Unlike Shopee, Garena is firmly profitable on an adjusted EBITDA basis, and Sea frequently leverages Garena's profits to subsidize Shopee's growth. It also supports the expansion of its unprofitable Sea Money fintech unit.

However, Garena's adjusted EBITDA declined 9% year over year to $603 million during the quarter. That wasn't nearly enough to offset Shopee and Sea Money's losses, so Sea's total adjusted EBITDA loss widened significantly.

The bulls believe Garena will keep growing as it refreshes Free Fire and launches new video games. But in 2022, Sea expects Garena's bookings to decline 33%-37%, compared to its 44% growth in 2021. Sea mainly attributes that abrupt slowdown to the recent ban on Free Fire in India, one of its fastest-growing markets. That guidance might be too bearish if Sea gets the ban lifted, but it seems to be bracing for a worst-case scenario right now.

Sea Money's growth is a double-edged sword

In 2022, Sea expects its digital financial services revenue to rise 155% to about $1.2 billion. That top-line growth might offset Garena's slower bookings and revenue growth, but it will also likely exacerbate Sea's widening losses.

That's because Sea's digital financial services segment posted an adjusted EBITDA loss of $617 million in 2021, compared to a loss of $511 million in 2020, and will likely post an even wider loss in 2022. That flood of red ink -- along with Shopee's massive losses -- will completely overwhelm Garena's declining profits.

A sea of near-term challenges

Analysts expect Sea's revenue to grow about 37% in both 2022 and 2023. Those are impressive growth rates for a stock that trades at five times this year's sales, but its adjusted EBITDA losses are also expected to widen.

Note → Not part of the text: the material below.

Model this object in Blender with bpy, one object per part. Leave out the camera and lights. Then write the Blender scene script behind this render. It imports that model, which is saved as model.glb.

Those challenges arguably make Sea a less appealing investment than its Latin American rival MercadoLibre (MELI 2.02%), which will likely generate comparable revenue growth over the next two years with a better-diversified business model and a positive adjusted EBITDA. Therefore, I personally wouldn't buy more shares of Sea until Garena's growth stabilizes.